General knowledge questions are what you would expect on any exam and are used to reflect your knowledge of what Google Services do at a high level or when you would use them. These are questions like:
"This Google Storage Service gives you a shared filesystem that can be accessed by multiple compute engine instances at once?"
Which would be Filestore since it's the only storage solution that uses a shared filesystem structure underneath.
These will be mostly straightforward and require you to study what each service does and why.
I chose to study mainly by using this Udemy course that went over all of the GCP services and their best practices. It helped me gain a greater understanding of when to use specific services and included a practice test at the end with more sample questions like the one above.
My Takeaways
When it comes to studying for any exam, I'm a firm believer that the best way to learn any cloud is to get hands-on experience. I was lucky enough to have access to a course through work that gave me labs I could work through. This allowed me to get my hands dirty doing things like provisioning GKE clusters, setting up IAM policies and Roles within GCP, and working with Compute Engine and their load balancing offerings.
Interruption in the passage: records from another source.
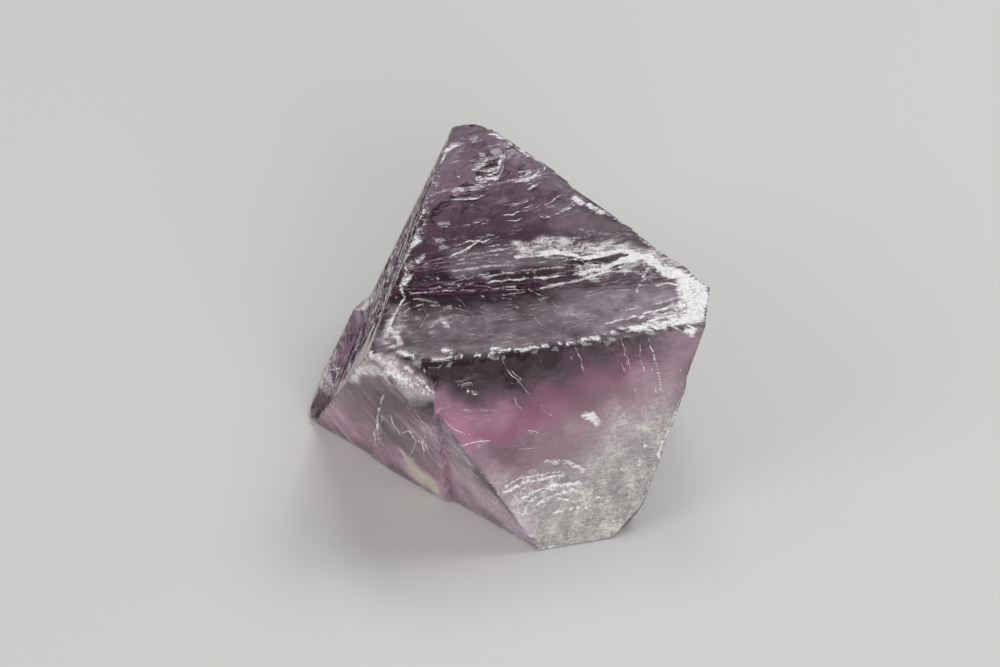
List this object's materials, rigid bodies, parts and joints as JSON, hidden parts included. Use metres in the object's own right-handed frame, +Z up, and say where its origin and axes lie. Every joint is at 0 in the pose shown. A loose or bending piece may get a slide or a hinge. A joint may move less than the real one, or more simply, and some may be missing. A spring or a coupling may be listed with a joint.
{
  "type": "fluorite octahedron",
  "caption": "Cleaved octahedron of clear mauve fluorite, flattened, with stepped cleavage faces and chipped corners, lying on one face.",
  "frame": {"origin": "on the surface that the crystal lies on, under the middle of its box", "axes": "+Z up, square to the bottom cleavage face; -Y towards the broad front face"},
  "size_m": [0.03, 0.031, 0.0167],
  "materials": {
    "fluorite": "cleaved, glassy, frosted where it is crushed"
  },
  "bodies": {
    "root": {"fluorite_octahedron": "fluorite"}
  },
  "joints": []
}
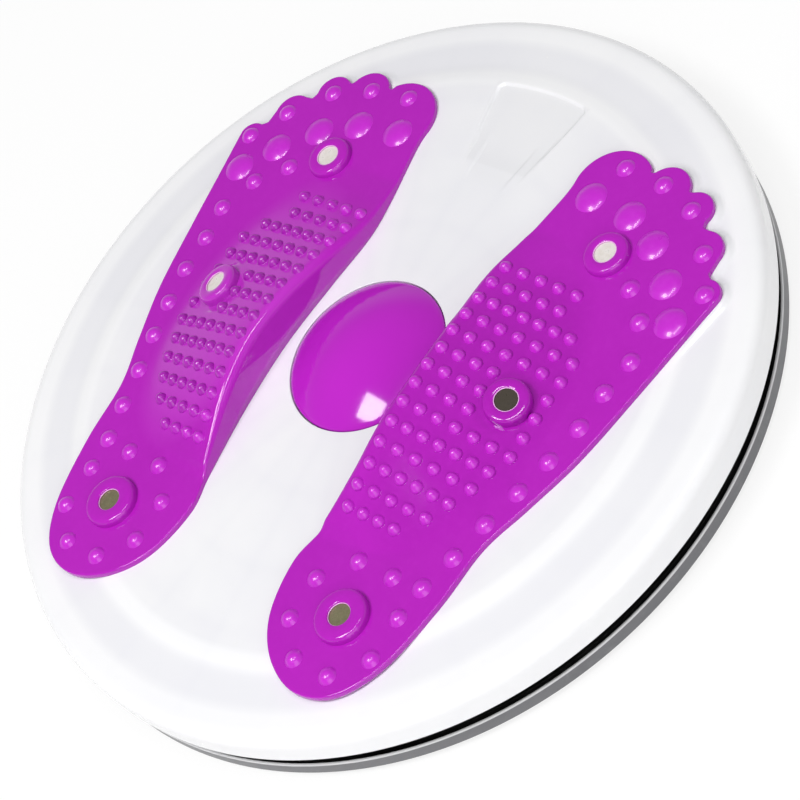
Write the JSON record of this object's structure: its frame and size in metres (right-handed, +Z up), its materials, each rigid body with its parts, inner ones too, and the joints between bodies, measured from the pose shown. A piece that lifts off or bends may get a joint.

I'd highly recommend trying to get some lab access or even utilizing the Google Cloud Free Tier outlined here to get some more practical experience.
In the end, I learned a great deal from this exam. Most cloud knowledge is easily transferrable after you can map a new service to something you already are comfortable with (EC2 instances -> Compute Engine VMs), but I learned more about where GCP might be a better fit for a client than AWS or Azure. Their GKE Autopilot offering is one of the coolest managed Kubernetes offerings I've seen in a while, and I'm hoping to get to use this out in the field soon.
I'm not the biggest "Certifications mean everything" kind of guy, but I feel more comfortable working in GCP after earning it and would recommend it to any Architect wishing to enhance their skills in a new cloud.